The dead were buried inv various types. Of them two types are very predominant in most of the societies. First is the direct burial known primary burial. In this method, dead bodies are directly buried. The next is the secondary burial in which ashes or skeletons after cremation or some other process are buried. The difference in burial methods might be due to the existence of different social strata. Likewise, the difference in tombs also might be due to some kind of stratification in society.

Megalithic burials existed in countries from Ireland to Japan. We do not when this practice reached in India. We also do not know whether this practice was taken form India. But one thing is beyond doubt and speculation: South Indian burial systems and megalithic culture are similar in many ways to the Mediterranean culture.
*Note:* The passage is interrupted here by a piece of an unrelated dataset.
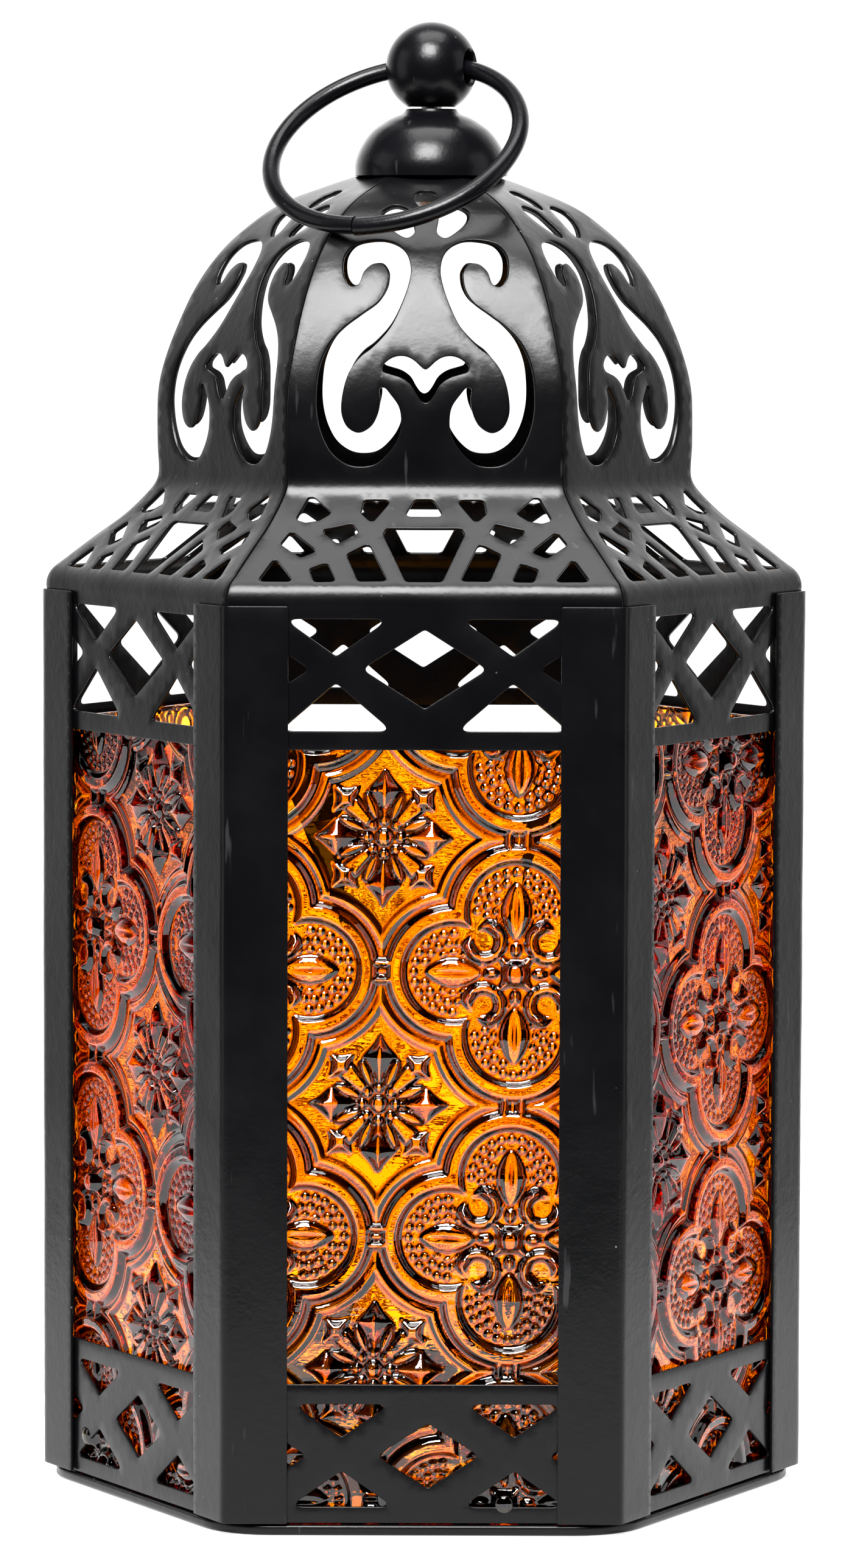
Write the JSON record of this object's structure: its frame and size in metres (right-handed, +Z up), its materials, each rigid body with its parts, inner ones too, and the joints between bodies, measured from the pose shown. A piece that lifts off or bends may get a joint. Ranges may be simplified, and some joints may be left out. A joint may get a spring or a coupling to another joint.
{
  "type": "hexagonal metal lantern",
  "caption": "Hexagonal candle lantern of pierced black sheet metal with amber pressed-glass panes, a hinged glazed door, an onion-shaped pierced roof, a ball finial and a carrying ring.",
  "frame": {"origin": "centre of the base tray's underside, on the surface the lantern stands on", "axes": "+Z up through the finial; -Y out of the front pane; +Y out of the door; +X to the right seen from the front"},
  "size_m": [0.1394, 0.1246, 0.2671],
  "materials": {
    "black_sheet": "satin black powder coat on mild steel sheet",
    "black_cast": "satin black powder coat on spun and turned metal",
    "amber_glass": "pressed amber glass, patterned outside and smooth inside",
    "zinc_steel": "zinc plated"
  },
  "bodies": {
    "lantern": {"base_tray": "black_sheet", "candle_cup": "zinc_steel", "cap": "black_cast", "corner_post_1": "black_sheet", "corner_post_2": "black_sheet", "corner_post_3": "black_sheet", "corner_post_4": "black_sheet", "corner_post_5": "black_sheet", "corner_post_6": "black_sheet", "crown_plate": "black_sheet", "crown_washer": "zinc_steel", "finial_ball": "black_cast", "finial_screw": "zinc_steel", "glass_pane_1": "amber_glass", "glass_pane_2": "amber_glass", "glass_pane_3": "amber_glass", "glass_pane_4": "amber_glass", "glass_pane_5": "amber_glass", "hinge_lug_lower": "black_sheet", "hinge_lug_upper": "black_sheet", "hinge_rod": "zinc_steel", "lower_band_1": "black_sheet", "lower_band_2": "black_sheet", "lower_band_3": "black_sheet", "lower_band_4": "black_sheet", "lower_band_5": "black_sheet", "pane_clip_1_left": "black_sheet", "pane_clip_1_right": "black_sheet", "pane_clip_2_left": "black_sheet", "pane_clip_2_right": "black_sheet", "pane_clip_3_left": "black_sheet", "pane_clip_3_right": "black_sheet", "pane_clip_4_left": "black_sheet", "pane_clip_4_right": "black_sheet", "pane_clip_5_left": "black_sheet", "pane_clip_5_right": "black_sheet", "pane_retainer": "black_sheet", "roof_panel_1": "black_sheet", "roof_panel_2": "black_sheet", "roof_panel_3": "black_sheet", "roof_panel_4": "black_sheet", "roof_panel_5": "black_sheet", "roof_panel_6": "black_sheet"},
    "ring": {"carry_ring": "black_cast"},
    "door": {"door_clip_free_side": "black_sheet", "door_clip_hinge_side": "black_sheet", "door_glass": "amber_glass", "door_lower_band": "black_sheet", "door_rivet_left": "zinc_steel", "door_rivet_right": "zinc_steel", "door_snap_tab": "black_sheet", "door_stile_free_side": "black_sheet", "door_stile_hinge_side": "black_sheet", "door_top_rail": "black_sheet"}
  },
  "joints": [
    {"name": "ring_swing", "type": "hinge", "parent": "lantern", "child": "ring", "pos_m": [0.001, 0, 0.2588], "axis": [-0.9272, 0.3746, 0], "range_deg": [0, 258]},
    {"name": "door_hinge", "type": "hinge", "parent": "lantern", "child": "door", "pos_m": [-0.0303, 0.0624, 0.068], "axis": [0, 0, 1], "range_deg": [0, 160]}
  ]
}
Gordon Childe has categorically stated this.

IN Kerala megaliths are seen northwards from Thrissur. IN Malappuram District there are a lot of Kodakkallus. In Kozhikode district also Kodakkallus are seen in many places. The structure of Kodakkallus proves beyond doubt that they were meant for burial. Thus kodakkallus are the remains of a society dedicated to a worship of the Dead. Kerala has a number of historical remains. Unfortunately most of them are being destroyed without their values being realized. All people must have a sense of history, an awareness of history. It is in this context that the work of the Centre for the Study and Research in Local History becomes significant.